Posted by peeterjoot on August 1, 2009

[Click here for a PDF of this post with nicer formatting]

There’s potentially a lot of new ideas in the previous transverse field post (some for me even with previous exposure to the Geometric Algebra formalism). There was no real attempt to teach GA here, but for completeness the GA form of Maxwell’s equation was developed from the traditional divergence and curl formulation of Maxwell’s equations. That was mainly due to use of CGS units which differ since this makes Maxwell’s equation take a different form from the usual (see [1]).

This time a less exploratory summary of the previous results above is assembled.

In these CGS units our field $F$, and Maxwell’s equation (in absence of charge and current), take the form

\begin{aligned}F &= \mathbf{E} + \frac{I\mathbf{B}}{\sqrt{\mu\epsilon}} \\ 0 &= \left(\boldsymbol{\nabla} + \frac{\sqrt{\mu\epsilon}}{c}\partial_t\right) F \end{aligned} \quad\quad\quad(30)

The electric and magnetic fields can be picked off by selecting the grade one (vector) components

\begin{aligned}\mathbf{E} &= {\left\langle{{F}}\right\rangle}_{1} \\ \mathbf{B} &= {\left\langle{{-I F}}\right\rangle}_{1} \end{aligned} \quad\quad\quad(32)

With an explicit sinusoidal and $z$-axis time dependence for the field

\begin{aligned}F(x,y,z,t) &= F(x,y) e^{\pm i k z - i \omega t} \end{aligned} \quad\quad\quad(34)

and a split of the gradient into transverse and $z$-axis components $\boldsymbol{\nabla} = \boldsymbol{\nabla}_t + \hat{\mathbf{z}} \partial_z$, Maxwell’s equation takes the form

\begin{aligned}\left(\boldsymbol{\nabla}_t \pm i k \hat{\mathbf{z}} - \sqrt{\mu\epsilon}\frac{i\omega}{c}\right) F(x,y) = 0 \end{aligned} \quad\quad\quad(35)

Writing for short $F = F(x,y)$, we can split the field into transverse and $z$-axis components with the commutator and anticommutator products respectively. For the $z$-axis components we have

\begin{aligned}F_z \hat{\mathbf{z}} \equiv E_z + I B_z = \frac{1}{{2}} (F \hat{\mathbf{z}} + \hat{\mathbf{z}} F) \end{aligned} \quad\quad\quad(36)

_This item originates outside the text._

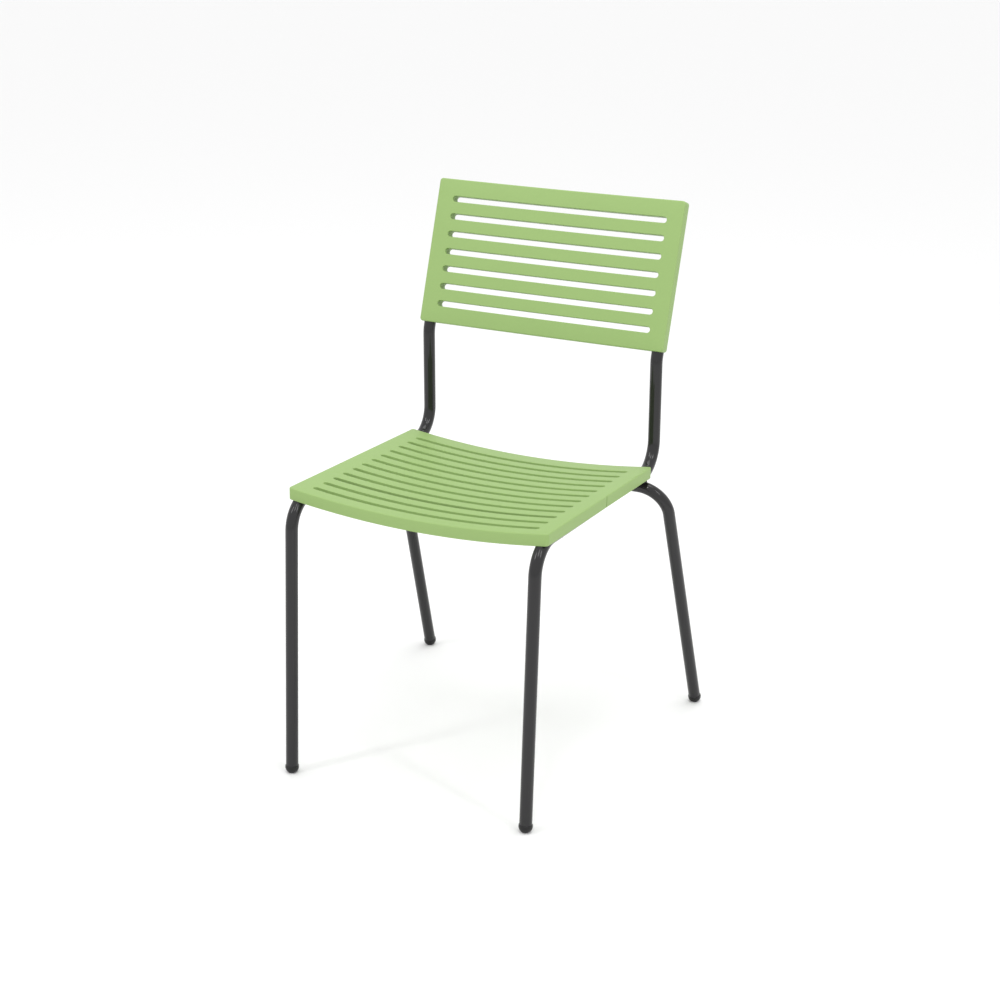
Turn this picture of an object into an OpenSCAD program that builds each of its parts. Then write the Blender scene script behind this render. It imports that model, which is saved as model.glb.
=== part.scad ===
// Stacking chair: bent steel tube frame with slotted plastic seat and back.
// The front of the chair faces -Y, up is +Z, and the floor is at z = 0.
// The origin lies on the floor, midway between the four feet.

/* [Frame] */
// Outside diameter of the main frame tube
tube_d = 19; // [16:0.5:24]
// Wall thickness of the frame tubes
tube_wall = 1.5; // [1:0.1:2]
// Centre-line radius of the tight bends
bend_r = 46; // [38:1:60]
// Distance from the front feet to the rear feet, on the floor
foot_span = 534; // [440:1:650]
// Distance between the two rear feet, on the floor
rear_track = 502; // [470:1:600]
// Angle that the front legs lean back by
front_lean = 2.3; // [0:0.1:4]
// Angle that the rear legs splay backwards by
rear_splay = 18.8; // [14:0.1:22]
// Outward run of a rear leg for each unit of its height
rear_flare = 0.034; // [0:0.002:0.06]
// Angle that the seat rails fall by towards the back
rail_fall = 0.7; // [0:0.05:1]
// Angle that the uprights lean forwards by, between seat and back
upright_lean = 1.25; // [0:0.05:2]
// Outside diameter of the front cross tube
cross_d = 16; // [12:0.5:19]
// Distance of the front cross tube behind the front edge of the seat
cross_setback = 84; // [70:1:84]

/* [Seat] */
// Height of the front corners of the seat
seat_height = 448; // [380:1:540]
// Width of the seat and of the back
panel_w = 422; // [380:1:480]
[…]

The projections onto the $z$-axis and and transverse directions are respectively

\begin{aligned}F_z &= \mathbf{E}_z + I \mathbf{B}_z = \frac{1}{{2}} (F + \hat{\mathbf{z}} F \hat{\mathbf{z}}) \\ F_t &= \mathbf{E}_t + I \mathbf{B}_t = \frac{1}{{2}} (F - \hat{\mathbf{z}} F \hat{\mathbf{z}} ) \end{aligned} \quad\quad\quad(37)

With an application of the transverse gradient to the $z$-axis field we easily found the relation between the two
field components

\begin{aligned}\boldsymbol{\nabla}_t F_z &= i \left( \pm k \hat{\mathbf{z}} - \sqrt{\mu\epsilon}\frac{\omega}{c}\right) F_t \end{aligned} \quad\quad\quad(39)

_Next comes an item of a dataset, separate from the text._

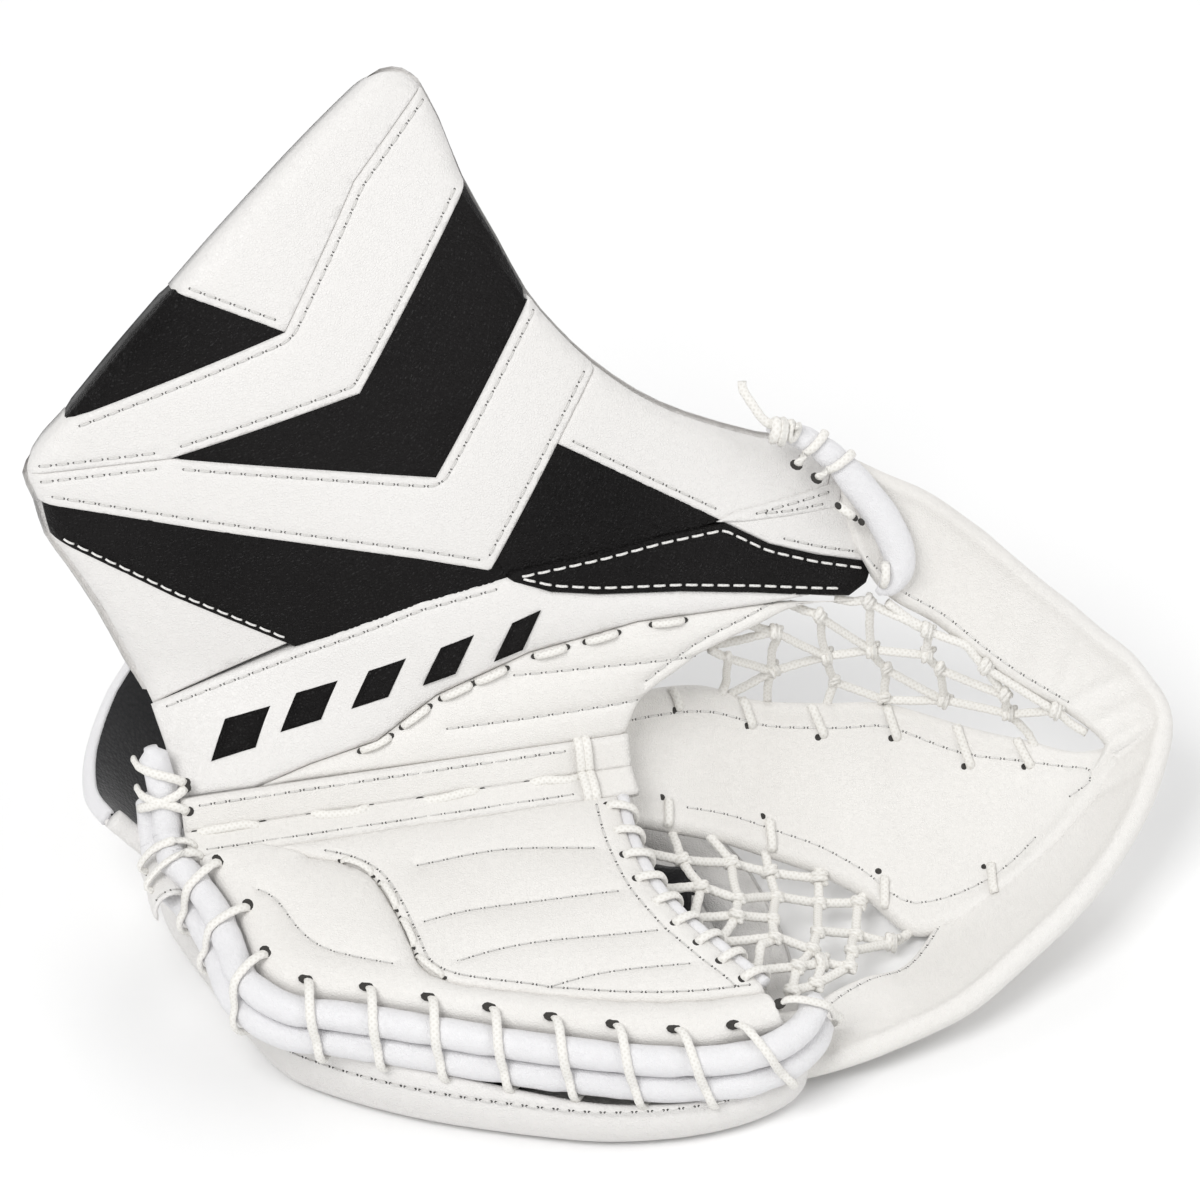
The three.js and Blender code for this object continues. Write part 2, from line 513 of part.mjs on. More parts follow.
addNode("back_shell", prism(FLOOR, SHELL_OUTLINE, 0, SHELL_FLOOR).add(shellWall).intersect(underPalm),
  WHITE_LEATHER);

// Four loops on the floor of the shell hold the fingers. They point to the front and the thumb side.
const FINGERWARD = new THREE.Vector2(0.92, -0.39);
// The middle of each loop on the floor, and how high it stands.
const STALLS = {
  index_finger_stall: [16, -10, 20],
  middle_finger_stall: [7, -33, 18],
  ring_finger_stall: [-3, -56, 15],
  little_finger_stall: [-13, -79, 11],
};
const STALL_WALL = 2;
const STALL_HALF_WIDTH = 10.5;
const STALL_HALF_LENGTH = 16;
for (const [name, [x, y, height]] of Object.entries(STALLS)) {
  const arch = (shrink) => [-1, 1].map((end) =>
    steps(0, Math.PI, 8).map((angle) => {
      const side = Math.cos(angle) * (STALL_HALF_WIDTH - shrink);
      const along = end * STALL_HALF_LENGTH;
      return new THREE.Vector3(
        x + FINGERWARD.x * along - FINGERWARD.y * side,
        y + FINGERWARD.y * along + FINGERWARD.x * side,
        SHELL_FLOOR + GAP + Math.sin(angle) * (height - shrink),
      );
    }));
  addNode(name, betweenGrids(arch(0), arch(STALL_WALL)), LINING);
}

// The pad behind the back of the hand, curved round it.
const onWrist = (points) => points.map((p) => at(WRIST, p));
const BACKWARD = towards(WRIST, 0, -1, 0);
const backhandLevel = (q) => 34 - (q * q) / 300;
const BACKHAND_PAD = 9;
const backhandRows = (qs, ws) => ws.map((w) => onWrist(qs.map((q) => [q, backhandLevel(q), w])));
addNode("backhand_pad", sheet(backhandRows(steps(-66, 48, 6), steps(-98, -10, 4)), BACKHAND_PAD, BACKWARD),
  WHITE_LEATHER);
addNode("backhand_lining",
  sheet(backhandRows(steps(-62, 44, 6), steps(-94, -14, 3)), LEATHER, BACKWARD, -LEATHER - GAP), LINING);
const TAPE = 1;
const TAPE_EDGES = [-40, -14]; // along the wrist
addNode("strap_loop_tape",
  sheet(backhandRows(steps(-4, 44, 3), TAPE_EDGES), TAPE, BACKWARD, BACKHAND_PAD + GAP), LOOP_TAPE);

// ---- wrist strap, hinged at the heel ----
// The inside of the strap across the wrist, and how far its elbow edge reaches along the wrist.
const STRAP_PATH = [[-125, -27, -8], [-124, -8, -2], [-114, 13, 3], [-94, 32, 7], [-60, 44, 9],
  [-20, 47.4, 9], [12, 46.8, 9], [46, 40.6, 9]];
const STRAP_HAND_EDGE = -44;
const STRAP_LEATHER = 3.5;
const INSIDE_STRAP = [-40, -10, -18];

// A layer of the strap over the given rows, from one height to another outside them.
function strapLayer(rows, start, thickness) {
  const centre = at(WRIST, INSIDE_STRAP);
  const columns = rows[0].length;
  const outwards = (i, j) => {
    const along = rows[Math.min(i + 1, rows.length - 1)][j].clone().sub(rows[Math.max(i - 1, 0)][j]);
    const across = rows[i][Math.min(j + 1, columns - 1)].clone().sub(rows[i][Math.max(j - 1, 0)]);
    const normal = along.cross(across).normalize();
    return normal.dot(rows[i][j].clone().sub(centre)) < 0 ? normal.negate() : normal;
  };
  const shifted = (depth) => rows.map((row, i) =>
    row.map((point, j) => point.clone().addScaledVector(outwards(i, j), depth)));
  return betweenGrids(shifted(start), shifted(start + thickness));
}

const strapRows = STRAP_PATH.map(([q, r, elbowEdge]) =>
  onWrist(steps(STRAP_HAND_EDGE, elbowEdge, 3).map((w) => [q, r, w])));
addNode("wrist_strap_lining", strapLayer(strapRows, 0, LEATHER), LINING);
addNode("wrist_strap", strapLayer(strapRows, LEATHER + GAP, STRAP_LEATHER), WHITE_LEATHER);
const [[bendQ, bendR], [endQ, endR]] = STRAP_PATH.slice(-2);
const underStrap = (q) => [q, THREE.MathUtils.mapLinear(q, bendQ, endQ, bendR, endR)];
const hookRows = [14, 42].map((q) => onWrist(TAPE_EDGES.map((w) => [...underStrap(q), w])));
addNode("strap_hook_tape", strapLayer(hookRows, -TAPE - GAP, TAPE), LOOP_TAPE);

// The roll that the strap turns on, and the tab with its lace that ties it to the heel.
const STRAP_PIVOT = [-126, -34];
const PIVOT_RADIUS = 4;
const pivotEnds = steps(STRAP_HAND_EDGE, STRAP_PATH[0][2], 2).map((w) => at(WRIST, [...STRAP_PIVOT, w]));
addNode("strap_pivot_roll", cord(pivotEnds, PIVOT_RADIUS, 1, ROLL_SIDES), WHITE_LEATHER);
const TAB_SIDES = [-176.6, -174.6];
const TAB_SECTION = [[8, 70], [8, 52], [-16, 48], [-16, 66]];
addNode("heel_tab", prism(SIDE, TAB_SECTION, ...TAB_SIDES), WHITE_LEATHER);
const HEEL_LACE = [[-179, 4, 74], [-179, -2, 50], [-179, -8, 72], [-179, -14, 46]];
addNode("heel_lace", cord(HEEL_LACE.map((p) => new THREE.Vector3(...p)), LACE_RADIUS, 5), LACE);

export default glove;
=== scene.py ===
import json
import math
import bpy
import numpy as np
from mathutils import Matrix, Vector
from mathutils.geometry import delaunay_2d_cdt


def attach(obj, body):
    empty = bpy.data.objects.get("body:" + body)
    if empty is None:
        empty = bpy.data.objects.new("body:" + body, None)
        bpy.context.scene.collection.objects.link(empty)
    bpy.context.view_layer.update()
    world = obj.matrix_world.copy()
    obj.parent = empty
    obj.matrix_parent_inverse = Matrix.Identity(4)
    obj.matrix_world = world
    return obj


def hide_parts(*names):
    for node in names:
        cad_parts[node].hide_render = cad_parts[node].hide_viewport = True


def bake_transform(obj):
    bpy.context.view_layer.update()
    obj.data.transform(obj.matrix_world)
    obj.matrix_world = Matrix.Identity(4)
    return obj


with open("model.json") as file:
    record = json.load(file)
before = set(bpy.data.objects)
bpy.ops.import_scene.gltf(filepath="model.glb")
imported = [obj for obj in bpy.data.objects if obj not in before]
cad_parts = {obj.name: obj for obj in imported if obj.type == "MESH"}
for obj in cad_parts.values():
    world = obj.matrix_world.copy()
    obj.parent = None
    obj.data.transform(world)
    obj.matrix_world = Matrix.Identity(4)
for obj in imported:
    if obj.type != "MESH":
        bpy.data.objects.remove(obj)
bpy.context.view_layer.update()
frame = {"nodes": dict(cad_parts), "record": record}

# Looks of a goalie catch glove round its CAD frame. Lengths in this script are millimetres until
# a mesh is made, and every mesh is in metres in the frame of the CAD model.
MM = 0.001

# ---- camera, lights and floor ----
AZIMUTH = math.radians(-14)
ELEVATION = math.radians(35)
DISTANCE = 2.0
AIM = Vector((0.0070, 0.0359, 0.1242))  # the point in the middle of the picture
BACK = Vector((math.sin(AZIMUTH) * math.cos(ELEVATION), -math.cos(AZIMUTH) * math.cos(ELEVATION),
               math.sin(ELEVATION)))


def look_from(thing, place, target):
    thing.location = place
    thing.rotation_euler = (target - place).to_track_quat("-Z", "Y").to_euler()
    bpy.context.scene.collection.objects.link(thing)


camera_data = bpy.data.cameras.new("camera")
camera_data.lens = 160
camera_data.sensor_width = 36
camera = bpy.data.objects.new("camera", camera_data)
look_from(camera, AIM + BACK * DISTANCE, AIM)
bpy.context.scene.camera = camera


def softbox(name, place, size, power):
    data = bpy.data.lights.new(name, "AREA")
    data.size = size
    data.energy = power
    look_from(bpy.data.objects.new(name, data), Vector(place), Vector((0, 0, 0.1)))


softbox("key", (-1.2, -1.2, 2.1), 1.2, 39)
softbox("fill", (1.7, -0.9, 1.3), 1.8, 12)
softbox("rim", (0.4, 1.8, 1.5), 1.4, 12)

world = bpy.data.worlds.new("studio")
world.use_nodes = True
world.node_tree.nodes["Background"].inputs["Color"].default_value = (1, 1, 1, 1)
world.node_tree.nodes["Background"].inputs["Strength"].default_value = 0.56
bpy.context.scene.world = world
bpy.context.scene.view_settings.view_transform = "Standard"


# ---- materials ----
class Nodes:
    """Short words for the node tree of one new material."""

    def __init__(self, name):
        self.material = bpy.data.materials.new(name)
        self.material.use_nodes = True
        self.tree = self.material.node_tree
        self.shader = self.tree.nodes["Principled BSDF"]

    def add(self, kind, inputs=None, **settings):
        node = self.tree.nodes.new(kind)
        for key, value in settings.items():
            setattr(node, key, value)
        for key, value in (inputs or {}).items():
            if isinstance(value, bpy.types.NodeSocket):
                self.tree.links.new(value, node.inputs[key])
            else:
                node.inputs[key].default_value = value
        return node

    def noise(self, scale, detail=3.0, where=None):
        place = where or self.add("ShaderNodeTexCoord").outputs["Object"]
        node = self.add("ShaderNodeTexNoise", {"Vector": place, "Scale": scale, "Detail": detail})
        return node.outputs["Fac"]

    def maths(self, operation, first, second):
        return self.add("ShaderNodeMath", {0: first, 1: second}, operation=operation).outputs[0]

    def spread(self, value, low, high, start=0.3, end=0.7):
        """The values start to end, which a noise mostly has, stretched to low and high."""
        node = self.add("ShaderNodeMapRange", {"Value": value, "From Min": start, "From Max": end,
                                               "To Min": low, "To Max": high})
        return node.outputs["Result"]

    def mix(self, factor, first, second):
        node = self.add("ShaderNodeMix", {"Factor": factor}, data_type="RGBA")
        for socket, value in ((6, first), (7, second)):
            if isinstance(value, bpy.types.NodeSocket):
                self.tree.links.new(value, node.inputs[socket])
            else:
                node.inputs[socket].default_value = (*value, 1)
        return node.outputs[2]

    def bump(self, height, distance, strength=1.0, below=None):
        inputs = {"Height": height, "Distance": distance, "Strength": strength}
        if below is not None:
            inputs["Normal"] = below
        return self.add("ShaderNodeBump", inputs).outputs["Normal"]

    def finish(self, color, roughness, normal):
        for name, value in (("Base Color", color), ("Roughness", roughness), ("Normal", normal)):
            self.tree.links.new(value, self.shader.inputs[name])
        return self.material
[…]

A left division of the exponential factor gives the total transverse field

\begin{aligned}F_t &= \frac{1}{{i \left( \pm k \hat{\mathbf{z}} - \sqrt{\mu\epsilon}\frac{\omega}{c}\right) }} \boldsymbol{\nabla}_t F_z \end{aligned} \quad\quad\quad(40)

Multiplication of both the numerator and denominator by the conjugate normalizes this

\begin{aligned}F_t &= \frac{i}{k^2 - \mu\epsilon\frac{\omega^2}{c^2}} \left( \pm k \hat{\mathbf{z}} + \sqrt{\mu\epsilon}\frac{\omega}{c}\right) \boldsymbol{\nabla}_t F_z \end{aligned} \quad\quad\quad(41)

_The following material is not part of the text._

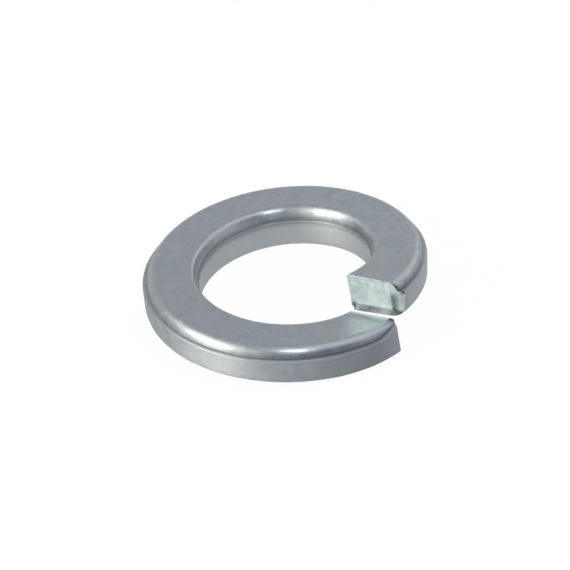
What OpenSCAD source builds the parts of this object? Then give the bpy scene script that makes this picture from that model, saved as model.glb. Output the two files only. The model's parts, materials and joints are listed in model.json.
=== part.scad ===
// Spring lock washer for an M12 bolt: one turn of flat-rolled wire, coiled left-handed and cut on a slant.
// The origin is on the bolt's axis, at the height of the lowest point, and the axis is +Z.

/* [Coil] */
// Inside diameter, clear for the bolt
bore_d = 12.7; // [12.2:0.1:13]
// Width of the wire, from the bore to the widest part of the outer wall
wire_w = 4.15; // [3.95:0.05:4.35]
// Thickness of the wire at the middle of its width
wire_t = 2.95; // [2.8:0.05:3]
// Height that the coil gains in one full turn
pitch = 3.05; // [3:0.05:3.4]

/* [Section] */
// How much thicker the wire is at the bore than at the outside
keystone = 0.2; // [0:0.05:0.3]
// Width of the shoulder between the flat top and the outer crease
outer_shoulder_w = 0.58; // [0.4:0.02:0.8]
// Height of the outer shoulder
outer_shoulder_h = 0.85; // [0.7:0.01:1.1]
// How far the outer shoulder has dropped where its curve turns down
outer_edge_drop = 0.08; // [0.02:0.01:0.15]
// How far inside the wall's full radius the outer crease lies
outer_step = 0.3; // [0.1:0.02:0.45]
// Width of the shoulder between the flat top and the inner crease
inner_shoulder_w = 0.52; // [0.3:0.02:0.7]
// Height of the inner shoulder
inner_shoulder_h = 1; // [0.8:0.05:1.3]
// How far the inner shoulder has dropped where its curve turns down
inner_edge_drop = 0.04; // [0.02:0.01:0.15]
// How far outside the bore the inner crease lies
inner_step = 0.08; // [0.06:0.02:0.2]
// Height under a crease over which its ledge rounds over into the wall
ledge_round = 0.2; // [0.1:0.05:0.4]
// How far the outer wall leans in from there to the bottom
wall_draft = 0.07; // [0:0.01:0.15]
// Radius of the bottom outer corner
bottom_round = 0.45; // [0.2:0.05:0.6]
// Bevel of the bottom inner corner
bottom_bevel = 0.05; // [0.03:0.01:0.2]
// Share of the outer shoulder's height that is gone at the lower end, where its crease rises
crease_rise = 0.8; // [0:0.1:0.9]

/* [Gap] */
// Direction of the gap, in degrees from +X toward +Y
gap_dir = -42; // [-60:1:-20]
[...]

From this the transverse electric and magnetic fields may be picked off using the projective grade selection operations of (32), and are

\begin{aligned}\mathbf{E}_t &= \frac{i}{\mu\epsilon\frac{\omega^2}{c^2} -k^2} \left( \pm k \boldsymbol{\nabla}_t E_z - \frac{\omega}{c} \hat{\mathbf{z}} \times \boldsymbol{\nabla}_t B_z \right) \\ \mathbf{B}_t &= \frac{i}{\mu\epsilon\frac{\omega^2}{c^2} -k^2} \left( {\mu\epsilon}\frac{\omega}{c} \hat{\mathbf{z}} \times \boldsymbol{\nabla}_t E_z \pm k \boldsymbol{\nabla}_t B_z \right) \end{aligned} \quad\quad\quad(42)

# References

[1] C. Doran and A.N. Lasenby. Geometric algebra for physicists. Cambridge University Press New York, Cambridge, UK, 1st edition, 2003.